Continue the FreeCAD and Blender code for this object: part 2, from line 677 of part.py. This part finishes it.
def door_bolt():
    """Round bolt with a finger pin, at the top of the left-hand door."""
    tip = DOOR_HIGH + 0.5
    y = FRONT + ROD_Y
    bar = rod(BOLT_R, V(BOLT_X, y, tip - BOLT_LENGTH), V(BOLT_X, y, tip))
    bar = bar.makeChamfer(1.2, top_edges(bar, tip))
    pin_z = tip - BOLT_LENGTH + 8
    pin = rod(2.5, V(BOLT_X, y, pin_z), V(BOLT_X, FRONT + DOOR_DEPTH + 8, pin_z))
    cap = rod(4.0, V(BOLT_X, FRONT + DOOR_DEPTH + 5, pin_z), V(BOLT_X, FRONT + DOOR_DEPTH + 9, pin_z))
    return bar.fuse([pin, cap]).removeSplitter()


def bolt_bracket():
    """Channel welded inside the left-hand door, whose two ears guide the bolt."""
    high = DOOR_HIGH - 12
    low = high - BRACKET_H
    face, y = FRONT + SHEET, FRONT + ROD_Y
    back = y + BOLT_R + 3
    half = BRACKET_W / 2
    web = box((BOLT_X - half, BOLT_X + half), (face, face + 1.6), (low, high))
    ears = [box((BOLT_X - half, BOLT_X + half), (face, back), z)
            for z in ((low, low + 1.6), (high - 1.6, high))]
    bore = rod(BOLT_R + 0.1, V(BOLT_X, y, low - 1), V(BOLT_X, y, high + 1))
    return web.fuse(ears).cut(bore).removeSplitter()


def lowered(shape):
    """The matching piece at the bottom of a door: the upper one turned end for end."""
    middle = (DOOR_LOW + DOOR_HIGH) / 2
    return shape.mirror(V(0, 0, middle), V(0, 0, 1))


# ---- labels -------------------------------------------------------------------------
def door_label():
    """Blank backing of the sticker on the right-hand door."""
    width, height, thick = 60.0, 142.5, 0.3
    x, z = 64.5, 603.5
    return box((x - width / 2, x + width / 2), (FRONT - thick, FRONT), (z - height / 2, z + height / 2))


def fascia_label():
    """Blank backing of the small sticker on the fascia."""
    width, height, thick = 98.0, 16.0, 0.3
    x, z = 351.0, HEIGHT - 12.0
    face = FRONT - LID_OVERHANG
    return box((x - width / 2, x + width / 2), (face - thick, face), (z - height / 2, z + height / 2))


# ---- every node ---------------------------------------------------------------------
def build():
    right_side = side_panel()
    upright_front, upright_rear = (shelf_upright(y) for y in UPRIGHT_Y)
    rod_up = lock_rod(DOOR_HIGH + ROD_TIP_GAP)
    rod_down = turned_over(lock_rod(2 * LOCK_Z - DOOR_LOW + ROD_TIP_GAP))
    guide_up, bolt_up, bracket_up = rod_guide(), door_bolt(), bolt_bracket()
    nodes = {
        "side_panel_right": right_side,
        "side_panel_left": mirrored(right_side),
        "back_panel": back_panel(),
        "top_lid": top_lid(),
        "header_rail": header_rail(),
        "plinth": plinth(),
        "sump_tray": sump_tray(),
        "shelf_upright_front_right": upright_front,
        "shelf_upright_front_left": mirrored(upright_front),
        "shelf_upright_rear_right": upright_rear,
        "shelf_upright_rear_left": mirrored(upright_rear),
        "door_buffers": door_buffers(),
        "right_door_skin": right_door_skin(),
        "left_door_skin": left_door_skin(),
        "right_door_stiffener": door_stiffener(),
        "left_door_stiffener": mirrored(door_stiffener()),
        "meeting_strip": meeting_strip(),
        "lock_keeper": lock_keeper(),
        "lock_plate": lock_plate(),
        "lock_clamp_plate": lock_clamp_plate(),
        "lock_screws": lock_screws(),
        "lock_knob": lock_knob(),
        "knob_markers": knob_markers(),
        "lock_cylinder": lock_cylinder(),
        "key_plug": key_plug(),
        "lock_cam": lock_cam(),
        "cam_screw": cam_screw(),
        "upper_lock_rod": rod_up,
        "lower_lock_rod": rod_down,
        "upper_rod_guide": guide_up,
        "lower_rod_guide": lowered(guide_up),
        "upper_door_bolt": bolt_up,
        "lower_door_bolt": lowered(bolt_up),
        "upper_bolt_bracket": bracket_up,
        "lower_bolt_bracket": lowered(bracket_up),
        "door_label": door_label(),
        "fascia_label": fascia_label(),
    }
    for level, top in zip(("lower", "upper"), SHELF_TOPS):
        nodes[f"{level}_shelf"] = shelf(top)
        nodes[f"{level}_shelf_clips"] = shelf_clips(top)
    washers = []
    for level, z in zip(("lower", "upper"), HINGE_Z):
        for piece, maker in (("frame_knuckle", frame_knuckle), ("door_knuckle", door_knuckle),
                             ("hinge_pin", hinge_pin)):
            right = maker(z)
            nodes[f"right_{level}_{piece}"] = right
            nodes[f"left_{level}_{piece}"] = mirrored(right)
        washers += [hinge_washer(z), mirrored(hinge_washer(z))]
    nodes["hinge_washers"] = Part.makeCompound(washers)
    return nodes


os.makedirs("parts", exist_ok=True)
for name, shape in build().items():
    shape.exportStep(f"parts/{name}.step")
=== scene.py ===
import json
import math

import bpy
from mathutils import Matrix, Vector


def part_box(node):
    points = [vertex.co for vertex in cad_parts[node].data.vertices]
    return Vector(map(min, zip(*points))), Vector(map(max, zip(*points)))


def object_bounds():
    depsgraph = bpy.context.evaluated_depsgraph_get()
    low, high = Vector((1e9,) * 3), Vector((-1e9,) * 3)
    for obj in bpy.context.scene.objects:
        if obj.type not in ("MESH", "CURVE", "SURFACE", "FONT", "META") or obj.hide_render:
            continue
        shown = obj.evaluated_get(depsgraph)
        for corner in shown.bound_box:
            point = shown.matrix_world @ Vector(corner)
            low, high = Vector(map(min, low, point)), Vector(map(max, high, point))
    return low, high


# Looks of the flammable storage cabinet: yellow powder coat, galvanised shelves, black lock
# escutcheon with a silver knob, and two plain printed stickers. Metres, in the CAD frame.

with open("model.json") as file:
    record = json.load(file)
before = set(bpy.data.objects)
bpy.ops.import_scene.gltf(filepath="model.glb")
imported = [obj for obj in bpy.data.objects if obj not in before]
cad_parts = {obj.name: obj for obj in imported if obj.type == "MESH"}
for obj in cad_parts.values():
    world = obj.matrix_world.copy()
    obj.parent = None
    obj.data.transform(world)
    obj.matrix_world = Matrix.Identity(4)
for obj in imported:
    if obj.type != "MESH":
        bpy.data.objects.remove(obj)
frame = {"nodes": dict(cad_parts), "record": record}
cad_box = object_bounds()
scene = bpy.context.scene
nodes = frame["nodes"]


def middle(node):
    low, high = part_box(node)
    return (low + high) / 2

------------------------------

* Work to complete
Working from the data above, extract solely the lines from the one containing "washers += [hinge_washer(z), mirrored(hinge_washer(z))]" through the one containing "zip(*points))), Vector(map(max, zip(*points)))", exactly as they appear, both included.

* Response to this task
        washers += [hinge_washer(z), mirrored(hinge_washer(z))]
    nodes["hinge_washers"] = Part.makeCompound(washers)
    return nodes


os.makedirs("parts", exist_ok=True)
for name, shape in build().items():
    shape.exportStep(f"parts/{name}.step")
=== scene.py ===
import json
import math

import bpy
from mathutils import Matrix, Vector


def part_box(node):
    points = [vertex.co for vertex in cad_parts[node].data.vertices]
    return Vector(map(min, zip(*points))), Vector(map(max, zip(*points)))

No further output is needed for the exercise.